RECORDED DATA:
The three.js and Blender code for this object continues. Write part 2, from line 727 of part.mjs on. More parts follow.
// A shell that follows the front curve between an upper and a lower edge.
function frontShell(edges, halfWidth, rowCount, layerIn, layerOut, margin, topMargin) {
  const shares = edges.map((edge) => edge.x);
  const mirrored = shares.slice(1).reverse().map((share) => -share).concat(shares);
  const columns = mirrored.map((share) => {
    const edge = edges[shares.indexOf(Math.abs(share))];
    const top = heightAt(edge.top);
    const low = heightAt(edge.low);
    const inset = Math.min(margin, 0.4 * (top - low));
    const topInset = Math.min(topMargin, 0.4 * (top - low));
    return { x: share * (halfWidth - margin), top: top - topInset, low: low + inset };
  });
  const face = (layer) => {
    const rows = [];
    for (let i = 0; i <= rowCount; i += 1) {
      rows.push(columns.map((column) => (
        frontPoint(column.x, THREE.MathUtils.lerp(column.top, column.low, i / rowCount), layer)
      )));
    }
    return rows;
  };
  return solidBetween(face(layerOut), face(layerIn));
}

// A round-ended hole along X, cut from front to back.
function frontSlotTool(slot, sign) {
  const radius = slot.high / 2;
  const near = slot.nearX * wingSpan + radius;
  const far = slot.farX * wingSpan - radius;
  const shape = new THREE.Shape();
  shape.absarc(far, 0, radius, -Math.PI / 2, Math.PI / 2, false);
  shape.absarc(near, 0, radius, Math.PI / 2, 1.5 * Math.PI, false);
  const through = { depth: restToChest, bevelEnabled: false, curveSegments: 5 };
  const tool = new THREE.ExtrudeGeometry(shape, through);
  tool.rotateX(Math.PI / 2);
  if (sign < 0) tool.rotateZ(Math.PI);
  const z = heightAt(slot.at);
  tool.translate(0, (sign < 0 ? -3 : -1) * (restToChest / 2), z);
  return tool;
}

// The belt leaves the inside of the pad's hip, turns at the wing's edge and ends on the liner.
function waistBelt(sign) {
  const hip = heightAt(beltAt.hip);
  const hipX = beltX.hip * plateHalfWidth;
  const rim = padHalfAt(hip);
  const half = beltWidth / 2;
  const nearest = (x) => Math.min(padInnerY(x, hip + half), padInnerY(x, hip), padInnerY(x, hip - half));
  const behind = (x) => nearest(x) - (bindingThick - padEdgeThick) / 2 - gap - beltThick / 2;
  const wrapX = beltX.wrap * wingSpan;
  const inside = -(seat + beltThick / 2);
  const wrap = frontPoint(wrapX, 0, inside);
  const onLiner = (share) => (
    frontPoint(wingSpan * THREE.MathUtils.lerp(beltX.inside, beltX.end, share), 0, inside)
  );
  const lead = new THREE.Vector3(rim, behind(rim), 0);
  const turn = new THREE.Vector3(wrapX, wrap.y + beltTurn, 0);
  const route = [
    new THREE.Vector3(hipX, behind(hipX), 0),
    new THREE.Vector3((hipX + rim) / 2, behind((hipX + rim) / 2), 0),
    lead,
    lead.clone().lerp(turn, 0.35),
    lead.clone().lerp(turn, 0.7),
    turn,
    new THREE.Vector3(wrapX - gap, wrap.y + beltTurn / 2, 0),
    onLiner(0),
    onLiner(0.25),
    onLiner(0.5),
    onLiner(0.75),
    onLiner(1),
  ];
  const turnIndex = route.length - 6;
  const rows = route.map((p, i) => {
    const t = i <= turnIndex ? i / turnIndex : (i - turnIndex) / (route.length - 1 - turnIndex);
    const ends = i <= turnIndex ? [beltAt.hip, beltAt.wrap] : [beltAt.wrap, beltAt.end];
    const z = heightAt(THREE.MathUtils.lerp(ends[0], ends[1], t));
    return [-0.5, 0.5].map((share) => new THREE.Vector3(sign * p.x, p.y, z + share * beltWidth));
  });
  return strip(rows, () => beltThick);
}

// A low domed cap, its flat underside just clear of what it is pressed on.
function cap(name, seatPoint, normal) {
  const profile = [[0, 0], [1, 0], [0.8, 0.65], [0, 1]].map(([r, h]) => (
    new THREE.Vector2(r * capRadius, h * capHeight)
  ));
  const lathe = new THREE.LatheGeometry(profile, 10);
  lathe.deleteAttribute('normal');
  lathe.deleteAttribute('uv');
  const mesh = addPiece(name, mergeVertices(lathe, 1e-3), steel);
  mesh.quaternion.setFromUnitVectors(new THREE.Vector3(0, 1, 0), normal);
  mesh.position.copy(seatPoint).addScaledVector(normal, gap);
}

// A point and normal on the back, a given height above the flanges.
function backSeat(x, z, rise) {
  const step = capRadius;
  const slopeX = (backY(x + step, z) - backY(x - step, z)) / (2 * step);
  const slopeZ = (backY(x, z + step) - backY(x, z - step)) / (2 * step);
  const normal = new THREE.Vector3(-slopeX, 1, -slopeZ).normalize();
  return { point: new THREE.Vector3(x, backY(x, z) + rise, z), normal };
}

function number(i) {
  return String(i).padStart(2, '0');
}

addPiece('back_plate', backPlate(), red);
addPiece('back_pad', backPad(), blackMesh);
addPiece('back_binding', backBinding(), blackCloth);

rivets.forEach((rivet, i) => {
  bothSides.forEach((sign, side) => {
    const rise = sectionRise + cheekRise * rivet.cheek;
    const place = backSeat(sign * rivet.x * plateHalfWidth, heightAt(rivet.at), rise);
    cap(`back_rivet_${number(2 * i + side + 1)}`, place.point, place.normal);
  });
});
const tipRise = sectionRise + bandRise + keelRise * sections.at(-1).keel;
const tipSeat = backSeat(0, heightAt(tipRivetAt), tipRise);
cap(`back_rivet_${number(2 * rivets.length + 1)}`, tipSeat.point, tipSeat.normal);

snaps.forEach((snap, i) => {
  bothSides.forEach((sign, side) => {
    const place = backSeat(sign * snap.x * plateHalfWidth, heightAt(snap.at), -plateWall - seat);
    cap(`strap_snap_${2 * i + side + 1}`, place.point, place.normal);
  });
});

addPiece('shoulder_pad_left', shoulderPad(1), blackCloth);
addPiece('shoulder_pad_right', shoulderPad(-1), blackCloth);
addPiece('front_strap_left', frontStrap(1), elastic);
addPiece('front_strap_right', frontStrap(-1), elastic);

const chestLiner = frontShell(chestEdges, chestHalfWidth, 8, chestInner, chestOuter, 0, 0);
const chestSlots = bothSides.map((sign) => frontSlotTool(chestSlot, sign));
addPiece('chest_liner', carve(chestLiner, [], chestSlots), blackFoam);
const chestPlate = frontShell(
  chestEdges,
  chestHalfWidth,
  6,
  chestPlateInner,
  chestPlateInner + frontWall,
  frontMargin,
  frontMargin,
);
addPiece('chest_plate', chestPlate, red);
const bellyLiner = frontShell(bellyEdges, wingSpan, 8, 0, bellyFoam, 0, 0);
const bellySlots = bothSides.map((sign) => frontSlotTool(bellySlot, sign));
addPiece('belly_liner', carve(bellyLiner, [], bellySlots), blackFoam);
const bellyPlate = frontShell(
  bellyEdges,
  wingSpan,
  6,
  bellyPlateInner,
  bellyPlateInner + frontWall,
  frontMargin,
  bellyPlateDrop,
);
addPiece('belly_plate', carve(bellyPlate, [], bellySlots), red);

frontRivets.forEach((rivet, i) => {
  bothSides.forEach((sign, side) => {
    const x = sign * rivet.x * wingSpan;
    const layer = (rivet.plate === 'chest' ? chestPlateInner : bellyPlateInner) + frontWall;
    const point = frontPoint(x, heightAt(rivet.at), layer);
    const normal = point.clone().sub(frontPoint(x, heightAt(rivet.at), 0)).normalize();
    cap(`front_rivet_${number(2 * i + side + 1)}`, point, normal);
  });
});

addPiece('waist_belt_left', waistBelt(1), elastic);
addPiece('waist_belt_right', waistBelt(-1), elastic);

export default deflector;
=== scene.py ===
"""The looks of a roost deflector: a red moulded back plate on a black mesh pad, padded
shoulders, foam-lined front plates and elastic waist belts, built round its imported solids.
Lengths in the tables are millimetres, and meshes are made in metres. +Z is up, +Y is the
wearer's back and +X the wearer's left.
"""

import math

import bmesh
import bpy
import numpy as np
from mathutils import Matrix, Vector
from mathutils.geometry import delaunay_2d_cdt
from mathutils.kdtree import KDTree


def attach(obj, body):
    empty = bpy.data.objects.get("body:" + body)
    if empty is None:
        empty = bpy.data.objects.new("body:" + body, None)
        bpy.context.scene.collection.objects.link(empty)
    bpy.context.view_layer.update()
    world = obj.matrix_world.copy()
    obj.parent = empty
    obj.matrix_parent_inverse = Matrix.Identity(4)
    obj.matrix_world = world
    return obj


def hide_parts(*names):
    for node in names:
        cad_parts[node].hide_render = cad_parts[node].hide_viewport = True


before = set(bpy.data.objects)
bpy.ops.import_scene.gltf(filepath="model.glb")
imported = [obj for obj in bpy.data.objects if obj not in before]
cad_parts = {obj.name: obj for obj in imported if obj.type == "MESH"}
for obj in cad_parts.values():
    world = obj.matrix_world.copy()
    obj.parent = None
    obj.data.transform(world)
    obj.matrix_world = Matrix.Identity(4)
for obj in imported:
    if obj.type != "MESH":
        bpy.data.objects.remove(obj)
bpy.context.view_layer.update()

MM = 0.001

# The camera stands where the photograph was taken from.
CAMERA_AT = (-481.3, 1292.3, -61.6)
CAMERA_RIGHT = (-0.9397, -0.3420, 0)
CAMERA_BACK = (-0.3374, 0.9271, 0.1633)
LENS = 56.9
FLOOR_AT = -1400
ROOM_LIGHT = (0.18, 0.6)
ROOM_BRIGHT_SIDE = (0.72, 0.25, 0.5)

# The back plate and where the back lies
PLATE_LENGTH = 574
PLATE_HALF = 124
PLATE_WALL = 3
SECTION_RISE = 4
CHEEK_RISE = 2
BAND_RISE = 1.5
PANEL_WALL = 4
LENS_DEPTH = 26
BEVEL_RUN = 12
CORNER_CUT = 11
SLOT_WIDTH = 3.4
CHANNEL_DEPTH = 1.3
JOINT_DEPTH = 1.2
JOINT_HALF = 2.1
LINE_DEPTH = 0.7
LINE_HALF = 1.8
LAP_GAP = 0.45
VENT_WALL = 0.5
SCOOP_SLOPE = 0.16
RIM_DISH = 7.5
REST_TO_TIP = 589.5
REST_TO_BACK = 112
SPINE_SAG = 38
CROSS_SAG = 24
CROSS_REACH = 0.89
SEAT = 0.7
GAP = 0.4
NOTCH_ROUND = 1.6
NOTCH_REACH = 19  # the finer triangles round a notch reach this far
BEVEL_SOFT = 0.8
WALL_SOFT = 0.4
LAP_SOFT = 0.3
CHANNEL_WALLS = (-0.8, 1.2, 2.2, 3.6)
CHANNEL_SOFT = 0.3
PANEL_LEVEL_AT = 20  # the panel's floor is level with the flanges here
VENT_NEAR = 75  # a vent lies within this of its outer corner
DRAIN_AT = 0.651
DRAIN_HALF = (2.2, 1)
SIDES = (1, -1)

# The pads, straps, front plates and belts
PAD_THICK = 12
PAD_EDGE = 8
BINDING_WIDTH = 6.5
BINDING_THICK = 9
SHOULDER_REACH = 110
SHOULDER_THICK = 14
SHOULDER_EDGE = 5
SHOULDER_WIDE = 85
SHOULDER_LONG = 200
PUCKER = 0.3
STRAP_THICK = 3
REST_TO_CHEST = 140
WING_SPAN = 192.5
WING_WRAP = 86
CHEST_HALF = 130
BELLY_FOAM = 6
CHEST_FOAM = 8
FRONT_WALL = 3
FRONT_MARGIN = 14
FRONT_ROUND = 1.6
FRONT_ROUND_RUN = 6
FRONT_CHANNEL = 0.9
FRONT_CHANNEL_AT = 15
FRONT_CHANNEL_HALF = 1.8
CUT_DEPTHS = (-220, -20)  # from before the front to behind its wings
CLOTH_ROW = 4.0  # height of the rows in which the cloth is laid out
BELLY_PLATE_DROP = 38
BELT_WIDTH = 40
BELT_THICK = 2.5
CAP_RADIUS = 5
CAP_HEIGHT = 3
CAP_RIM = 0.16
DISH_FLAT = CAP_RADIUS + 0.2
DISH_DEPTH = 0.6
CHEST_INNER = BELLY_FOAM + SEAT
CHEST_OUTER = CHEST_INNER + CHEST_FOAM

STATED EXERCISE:
Start at the line with "addPiece('waist_belt_left', waistBelt(1), elastic);", stop at the line with "obj.data.transform(world)", and return every line in that stretch exactly, those two included.

EXERCISE RESPONSE:
addPiece('waist_belt_left', waistBelt(1), elastic);
addPiece('waist_belt_right', waistBelt(-1), elastic);

export default deflector;
=== scene.py ===
"""The looks of a roost deflector: a red moulded back plate on a black mesh pad, padded
shoulders, foam-lined front plates and elastic waist belts, built round its imported solids.
Lengths in the tables are millimetres, and meshes are made in metres. +Z is up, +Y is the
wearer's back and +X the wearer's left.
"""

import math

import bmesh
import bpy
import numpy as np
from mathutils import Matrix, Vector
from mathutils.geometry import delaunay_2d_cdt
from mathutils.kdtree import KDTree


def attach(obj, body):
    empty = bpy.data.objects.get("body:" + body)
    if empty is None:
        empty = bpy.data.objects.new("body:" + body, None)
        bpy.context.scene.collection.objects.link(empty)
    bpy.context.view_layer.update()
    world = obj.matrix_world.copy()
    obj.parent = empty
    obj.matrix_parent_inverse = Matrix.Identity(4)
    obj.matrix_world = world
    return obj


def hide_parts(*names):
    for node in names:
        cad_parts[node].hide_render = cad_parts[node].hide_viewport = True


before = set(bpy.data.objects)
bpy.ops.import_scene.gltf(filepath="model.glb")
imported = [obj for obj in bpy.data.objects if obj not in before]
cad_parts = {obj.name: obj for obj in imported if obj.type == "MESH"}
for obj in cad_parts.values():
    world = obj.matrix_world.copy()
    obj.parent = None
    obj.data.transform(world)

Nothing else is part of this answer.